Could you give an example?



By hyper local I mean something relevant to a small geographic region like a city or state.

To be clear, that aspect was mostly tangential to my point.

I think the point is Google is really bad at understanding web apps, online services, or really any site that isn’t information rich.

The majority of web apps for example only really need a landing page and a sign up form. But if that’s all you have Google’s algorithm is going to show zero interest. And it seems that’s the case even if you put in the work and optimize the content and provide plenty of meta data.

Imagine you own a pizza joint, but the only way Google shows your site to any of your potential customers is if you dedicate to publishing an article about pizza every month. That’s basically the boat a lot of us are in with web apps, and other online services.

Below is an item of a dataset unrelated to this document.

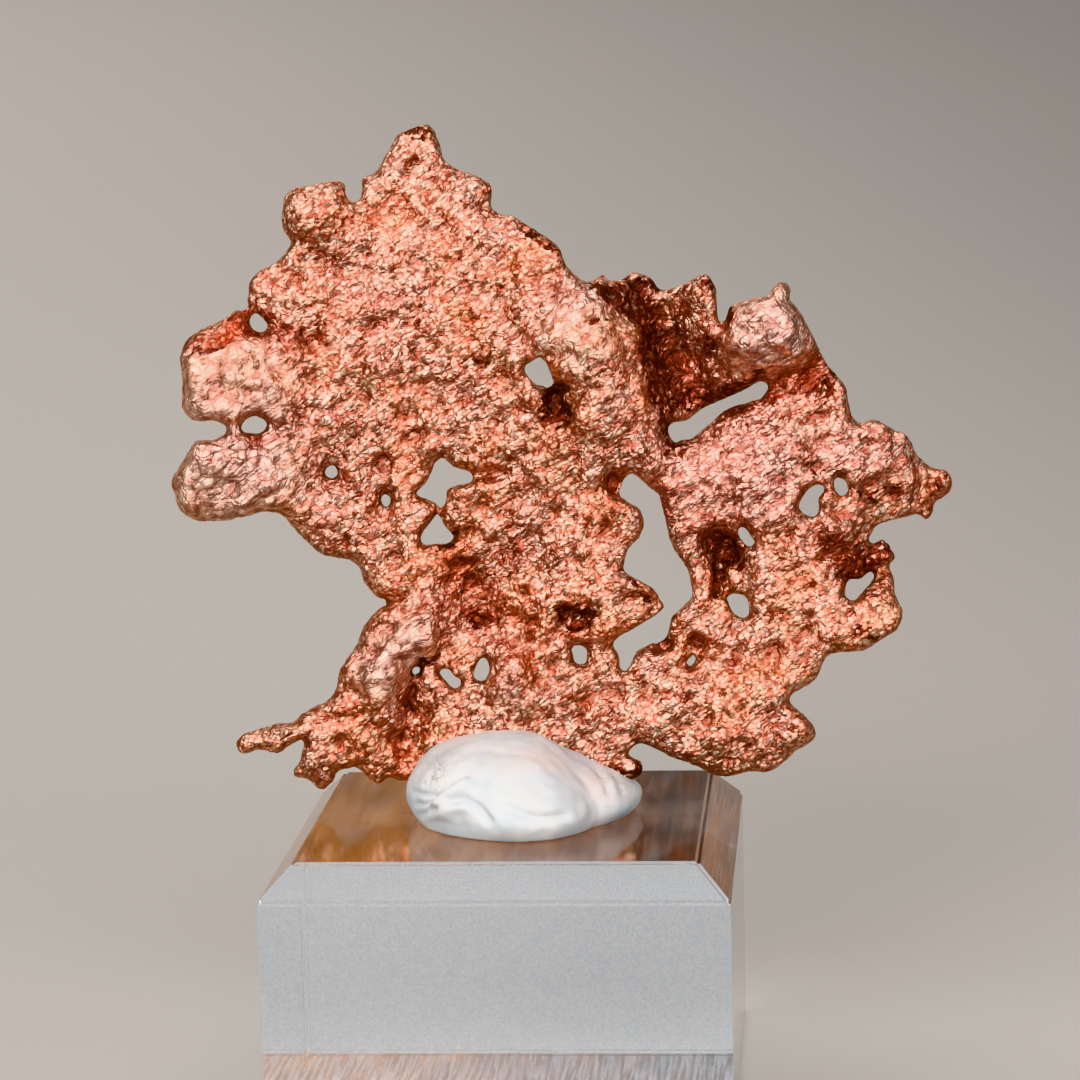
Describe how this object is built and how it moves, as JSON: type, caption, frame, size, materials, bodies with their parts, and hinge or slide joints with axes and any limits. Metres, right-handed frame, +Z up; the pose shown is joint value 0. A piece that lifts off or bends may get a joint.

> I think the point is Google is really bad at understanding web apps, online services, or really any site that isn’t information rich.

You keep using that phrase, but it doesn't select for information richness, it selects for verbiage. This is at best orthogonal and more usually opposed to information richness.


Verbiage is the result of bad copy writing and/or lazy keyword stuffing. I don’t think they select for or reward verbiage, but for sure they’re not doing enough to treat it as a negative signal.


Well not directly, but you're heavily penalized for not keyword stuffing and then passing it through an AI tool until it is 'simple to read' (ie. says what you're trying to say extremely badly five times with almost-correct words to avoid anpiece of jargon).

As a result even the content made with earnest intent to communicate has to read exactly like blogspam in order to rank.